Heaven and celestial dream pop are two concepts resonating with each other well. Usually known as the home of the London gay club scene, Heaven welcomed for the first time Anna of the North, or the "weird-ass white girl", as she calls herself.
Inside, after passing security, the crowd is dispersed around the large space. There’s an eclectic collection of songs playing in the background, ranging from rock to electronica to set the mood. Finally, Fabiana Palladino, the local support act, comes on with her sister. They don’t have much time, but it’s enough to generate some interest and drag everyone, including latecomers, closer to the stage. And then, after another long wait, the lights dim down again. It’s only after the Interlude, from her new album Dream Girl, played only by the drummer and guitarist, that Anna makes an appearance as she runs to her microphone to greet everyone.
Throughout the whole show, the overly animated crowd emits piercing high-pitched screams and reaches out for Anna’s hand, and eventually manages to grab an Argentinian flag that she happily waves around. It’s a well-rehearsed performance with a set-list mixing old, but mostly new tracks, of which the front row know all of the lyrics to. You can feel the prominent anchoring kick of the bass drum which makes the ground vibrate, but it is nicely balanced by the sweet voice of the singer, complimented by the dreamy reverb of the guitar and keys. A warm and supportive environment reigns, and there’s a clear romance between Anna and her fans as she sings love songs to them and continuously repeats that she loves them in response to their declarations.

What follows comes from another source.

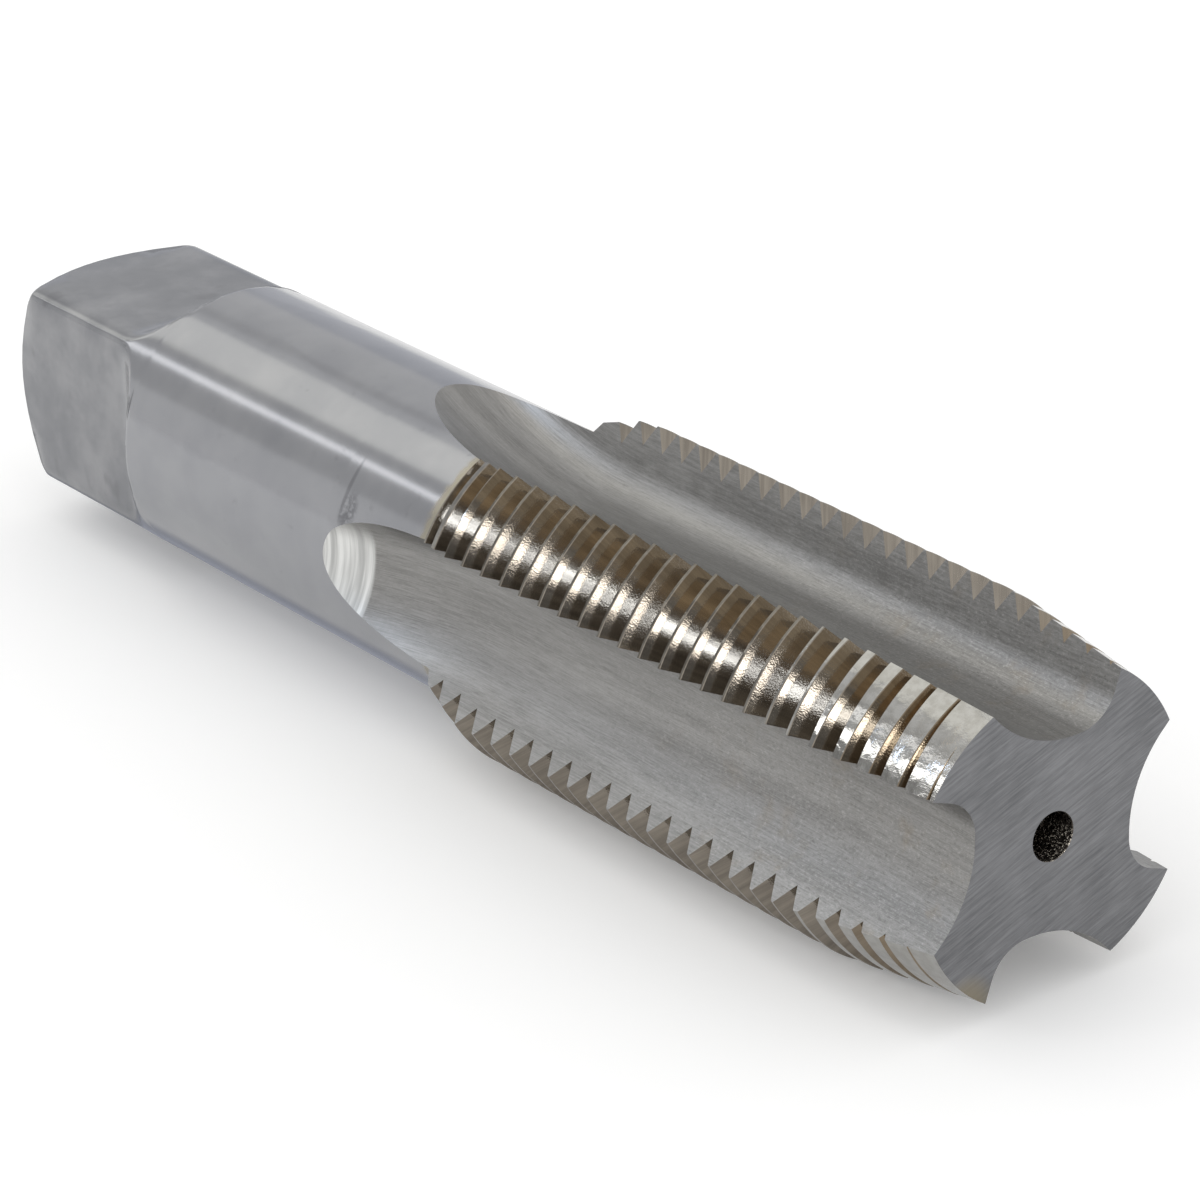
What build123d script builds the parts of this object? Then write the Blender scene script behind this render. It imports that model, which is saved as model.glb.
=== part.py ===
"""A hand tap for a 24 mm thread of 2 mm pitch: driving square, plain shank and fluted cutting body."""
import os
from math import acos, atan, cos, degrees, pi, radians, sin, tan

from build123d import *

# The tap lies along X. The origin is the centre of the drive end face, and +X points to the
# cutting end. +Z is up: the tap rests on two of its four lands, so one flute faces straight
# down, one straight up, and two flats of the square lie level. All sizes are in millimetres.

# The shank and its driving square, which is bevelled at its end
overall_length = 102.0
shank_diameter = 19.75
square_across_flats = 14.5
square_length = 13.5
square_run_out_radius = 5.0
end_bevel_length = 2.0
end_bevel_depth = 2.85

# The short steep cone from the shank up to the threaded body
shoulder_length = 0.7
shoulder_height = 0.85

# The thread, a sixty degree V with a narrow flat on its crest. Over a land each groove is cut
# in a few straight strokes, side by side, which stay within 0.05 mm of its arc. The first
# groove's place is measured from the front face, on the middle of the first land
thread_diameter = 24.0
thread_pitch = 2.0
thread_angle = 60.0
crest_flat = 0.2
groove_strokes = 4
first_groove = 0.48
thread_length = 49.0

# The cone that runs down to the shoulder, and the lead cone that does the cutting. Each land
# of the lead is ground on its own centre, so that it falls away behind its cutting edge
back_cone_length = 3.8
lead_length = 10.0
lead_angle = 8.1
lead_relief_offset = 0.56

# Four straight flutes: a raked cutting face, a tight hook at its foot, a floor, and a wide
# arc that climbs to the heel of the next land. The grinding wheel leaves a long run-out
land_count = 4
land_angle = 32.3
core_diameter = 12.0
rake_angle = 8.0
heel_wall_angle = 48.0
hook_radius = 2.8
heel_arc_radius = 8.0
least_floor = 0.2
flute_length = 44.0
flute_wheel_radius = 36.0

# The drilled centre hole in the front face
centre_hole_diameter = 3.1
centre_hole_depth = 6.0
centre_hole_point = 118.0
centre_hole_break = 0.15

# How far each cutter reaches past what it cuts
past = 1.0

shank_radius = shank_diameter / 2
thread_radius = thread_diameter / 2
shoulder_radius = shank_radius + shoulder_height
widest_radius = max(thread_radius, shank_radius) + past
thread_back = overall_length - thread_length
land_step = 360 / land_count

# The depth of the V follows from the pitch and the flat on its crest
flank_slope = tan(radians(thread_angle / 2))
root_radius = thread_radius - (thread_pitch - crest_flat) / (2 * flank_slope)


def turned(count, first=0.0):
    """Even places about the axis, for what is drawn at the top of the tap."""
    return [Location((0, 0, 0), (first + 360 / count * i, 0, 0)) for i in range(count)]


# The blank as it leaves the lathe: half its lengthwise section, from the drive end along the
# outside to the front face, and back down the centre hole
hole_radius = centre_hole_diameter / 2
hole_floor = overall_length - centre_hole_depth
hole_tip = hole_floor - hole_radius / tan(radians(centre_hole_point / 2))
with BuildPart() as blank:
    with BuildSketch(Plane.XZ):
        with BuildLine():
            Polyline(
                (0, 0),
                (0, shank_radius - end_bevel_depth),
                (end_bevel_length, shank_radius),
                (thread_back - shoulder_length, shank_radius),
                (thread_back, shoulder_radius),
                (thread_back + back_cone_length, thread_radius),
                (overall_length, thread_radius),
                (overall_length, hole_radius + centre_hole_break),
                (overall_length - centre_hole_break, hole_radius),
                (hole_floor, hole_radius),
                (hole_tip, 0),
                close=True,
            )
        make_face()
    revolve(axis=Axis.X)

# One side of the square at the top: its flat, and the run-out behind it of the round cutter
flat_height = square_across_flats / 2
with BuildPart() as square_cutter:
    with BuildSketch(Plane.XZ):
        with Locations((-past, flat_height)):
            Rectangle(square_length + past, widest_radius, align=Align.MIN)
        with Locations((square_length, flat_height + square_run_out_radius)):
            Circle(square_run_out_radius)
    extrude(amount=widest_radius, both=True)

# The section of one flute at the top of the tap, seen from the front with its cutting edge on
# the right. The cutting face leans back from the edge by the rake angle, the heel wall rises
# to the heel of the next land, and the floor between them lies on the core
half_gap = radians(land_step - land_angle) / 2
core_radius = core_diameter / 2
edge_across = thread_radius * sin(half_gap)
edge_height = thread_radius * cos(half_gap)
face_slope = tan(half_gap - radians(rake_angle))
heel_slope = 1 / tan(radians(heel_wall_angle))
flute_depth = edge_height - core_radius
face_foot = edge_across - flute_depth * face_slope
heel_foot = -edge_across + flute_depth * heel_slope
face_top = face_foot + (widest_radius + past - core_radius) * face_slope
heel_top = heel_foot - (widest_radius + past - core_radius) * heel_slope

# The two arcs share the floor: the hook takes its own room, and the heel's arc what it leaves
hook_room = hook_radius * tan((pi / 2 - atan(face_slope)) / 2)
heel_room = face_foot - heel_foot - hook_room - least_floor
heel_arc_limit = heel_room / tan(radians(heel_wall_angle) / 2)

flute_end = overall_length - flute_length
with BuildPart() as flute_cutter:
    with BuildSketch(Plane.YZ.offset(flute_end)) as flute_section:
        with BuildLine():
            Polyline(
                (face_top, widest_radius + past),
                (face_foot, core_radius),
                (heel_foot, core_radius),
                (heel_top, widest_radius + past),
                close=True,
            )
        make_face()
        fillet(flute_section.vertices().sort_by_distance((face_foot, core_radius))[0], hook_radius)
        heel_corner = flute_section.vertices().sort_by_distance((heel_foot, core_radius))[0]
        fillet(heel_corner, min(heel_arc_radius, heel_arc_limit))
    extrude(amount=flute_length + past)
    # The wheel leaves the flute along an arc, until its rim is clear of the blank
    wheel_axis = Axis((flute_end, 0, core_radius + flute_wheel_radius), (0, 1, 0))
    run_out_turn = degrees(acos(1 - (widest_radius - core_radius) / flute_wheel_radius))
    revolve(flute_section.sketch.face(), axis=wheel_axis, revolution_arc=run_out_turn)

# The lead cone over the land at the top, cut as an arc that ends in the flutes beside it. Its
# centre lies off the axis, towards the cutting edge, where the cone has its full radius
lead_turn = (land_angle + land_step) / 2
lead_slope = tan(radians(lead_angle))
edge_lift = lead_relief_offset * sin(radians(land_angle / 2))
lead_front_radius = thread_radius - lead_length * lead_slope - edge_lift
lead_top = thread_radius + past
lead_plane = Plane.XZ.offset(lead_relief_offset)
with BuildPart() as lead_cutter:
    with BuildSketch(lead_plane.rotated((-lead_turn / 2, 0, 0))):
        with BuildLine():
            Polyline(
                (overall_length + past, lead_front_radius - past * lead_slope),
                (overall_length + past, lead_top),
                (overall_length - (lead_top - lead_front_radius) / lead_slope, lead_top),
                close=True,
            )
        make_face()
    revolve(axis=Axis(lead_plane.origin, (1, 0, 0)), revolution_arc=lead_turn)

# One thread groove over the land at the top, midway along it at the origin. Its sides run on
# a little past the crest, but stay clear of the next groove
stroke_turn = land_angle / (groove_strokes - 1)
stroke_turns = [stroke_turn * (i - (groove_strokes - 1) / 2) for i in range(groove_strokes)]
groove_top = thread_radius + crest_flat / 4 / flank_slope
groove_half_width = (groove_top - root_radius) * flank_slope
with BuildPart() as groove_cutter:
    with BuildSketch(*[Plane.XZ.rotated((turn, 0, 0)) for turn in stroke_turns]):
        with BuildLine():
            Polyline(
                (0, root_radius),
                (groove_half_width, groove_top),
                (-groove_half_width, groove_top),
                close=True,
            )
        make_face()
    extrude(amount=thread_radius * sin(radians(stroke_turn)), both=True)

# Every groove of every land. Going round by one land carries the right hand helix forward by
# a land's share of the pitch, and each groove is turned by the lead angle to follow it
helix_turn = Location((0, 0, 0), (0, 0, degrees(atan(thread_pitch / (pi * thread_diameter)))))
groove_places = []
for i in range(land_count):
    x = overall_length - first_groove + thread_pitch * i / land_count
    while x > thread_back:
        if x < overall_length - crest_flat:
            groove_places.append(Location((x, 0, 0), (land_step * (i + 0.5), 0, 0)) * helix_turn)
        x -= thread_pitch

with BuildPart() as thread_tap:
    add(blank.part)
    with Locations(*turned(4)):
        add(square_cutter.part, mode=Mode.SUBTRACT)
    with Locations(*turned(land_count, land_step / 2)):
        add(lead_cutter.part, mode=Mode.SUBTRACT)
    with Locations(*groove_places):
        add(groove_cutter.part, mode=Mode.SUBTRACT)
    with Locations(*turned(land_count)):
        add(flute_cutter.part, mode=Mode.SUBTRACT)

os.makedirs("parts", exist_ok=True)
thread_tap.part.label = "thread_tap"
export_step(thread_tap.part, "parts/thread_tap.step")
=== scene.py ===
# %% [markdown]
# A hand tap, ground from one bar of tool steel
#
# A tap cuts the thread inside a hole. This one has a driving square, a plain round shank and a
# cutting body with a fine thread, four flutes for the chips and a tapered lead that starts the
# cut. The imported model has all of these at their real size. Here the same form is drawn again
# with a true helix and soft edges, and gets its finishes: satin ground steel, streaky flutes,
# and a thread that is dark and glossy with cutting oil.

# %% Load the frame
from math import acos, atan2, cos, hypot, pi, radians, sin, sqrt, tan

import bmesh
import bpy
import numpy as np
from mathutils import Matrix, Vector


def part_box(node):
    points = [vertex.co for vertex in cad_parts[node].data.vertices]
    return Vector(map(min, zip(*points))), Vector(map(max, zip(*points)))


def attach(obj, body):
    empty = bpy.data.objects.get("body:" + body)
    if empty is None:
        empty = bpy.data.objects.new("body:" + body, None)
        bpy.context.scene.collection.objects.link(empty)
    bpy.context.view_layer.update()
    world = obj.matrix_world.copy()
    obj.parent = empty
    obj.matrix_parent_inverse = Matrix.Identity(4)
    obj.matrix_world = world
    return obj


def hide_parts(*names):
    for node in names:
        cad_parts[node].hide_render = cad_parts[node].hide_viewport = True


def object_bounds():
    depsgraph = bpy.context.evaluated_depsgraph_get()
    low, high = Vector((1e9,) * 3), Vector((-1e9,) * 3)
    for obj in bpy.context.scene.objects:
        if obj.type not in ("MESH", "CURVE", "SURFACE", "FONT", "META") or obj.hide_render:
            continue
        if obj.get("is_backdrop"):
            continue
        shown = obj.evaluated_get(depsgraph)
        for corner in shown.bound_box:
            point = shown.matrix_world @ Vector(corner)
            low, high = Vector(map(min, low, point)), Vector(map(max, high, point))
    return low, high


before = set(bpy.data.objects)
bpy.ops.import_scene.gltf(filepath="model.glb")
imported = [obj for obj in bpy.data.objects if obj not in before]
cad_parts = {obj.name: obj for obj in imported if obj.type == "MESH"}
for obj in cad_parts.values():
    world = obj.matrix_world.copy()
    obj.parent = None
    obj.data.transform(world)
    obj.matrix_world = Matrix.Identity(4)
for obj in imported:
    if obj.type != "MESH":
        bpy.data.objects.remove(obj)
cad_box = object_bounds()
low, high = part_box("thread_tap")
MM = 0.001
print("the packed tap is", [round((b - a) / MM, 2) for a, b in zip(low, high)], "mm")

# %% [markdown]
# The sizes of the tap
#
# All sizes are in millimetres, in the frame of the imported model: the origin is the centre of
# the drive end, X runs along the axis to the cutting end, and Z is up. Angles are measured
# about the axis, from +Y towards +Z, so that the flutes lie at 0, 90, 180 and 270 degrees
# and the lands between them at 45, 135, 225 and 315.

# %% Sizes
length = high[0] / MM
shank_radius = 19.75 / 2
flat_height = 14.5 / 2
square_length = 13.5
square_run_out_radius = 5.0
end_bevel_length = 2.0
end_bevel_depth = 2.85
end_radius = shank_radius - end_bevel_depth
end_bevel_slope = end_bevel_depth / end_bevel_length

thread_radius = 24.0 / 2
pitch = 2.0
thread_angle = 60
crest_flat = 0.2
flank_slope = tan(radians(thread_angle / 2))
root_radius = thread_radius - (pitch - crest_flat) / (2 * flank_slope)
first_groove = length - 0.48
thread_back = length - 49.0
shoulder_front_radius = shank_radius + 0.85
shoulder_back = thread_back - 0.7
back_cone_length = 3.8

lead_length = 10.0
lead_slope = tan(radians(8.1))
lead_offset = 0.56
land_angle = 32.3
lead_edge_lift = lead_offset * sin(radians(land_angle / 2))
lead_front_radius = thread_radius - lead_length * lead_slope - lead_edge_lift

core_radius = 12.0 / 2
rake = radians(8)
heel_wall = radians(48)
hook_radius = 2.8
heel_arc_radius = 8.0
flute_end = length - 44.0
wheel_radius = 36.0

hole_radius = 3.1 / 2
hole_break = 0.04
hole_floor = length - 6.0
hole_point = radians(118)
print("the thread is", round(thread_radius - root_radius, 2), "mm deep")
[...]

I saw Anna onstage in 2016, back in her early days, when she was still emerging from her SoundCloud success and was far from the current well-mastered, more mainstream tracks she now produces. She’s come a long way, and is now less shy as she dances and jumps around in and out of the crowd, and seems to be overwhelmed by the thankful fans, who gather almost aggressively around her. But it’s understandable, she’s made it, perhaps accidentally with a song that gained overnight success, but she’s growing bigger day by day, going on tour extensively overseas. She doesn’t have time to interact with her fans on a deeper level. She does still try, but it drags on and it seems a little exhausting for her.
Now that Anna of the North, a sweet Norwegian girl living in Australia, has got the music industry’s attention, she can only respond to that with material that is becoming a little more generic. Nevertheless, the atmospherically dreamy pop sound she’s known for has yet to be lost and remains worth a listen, so go for it!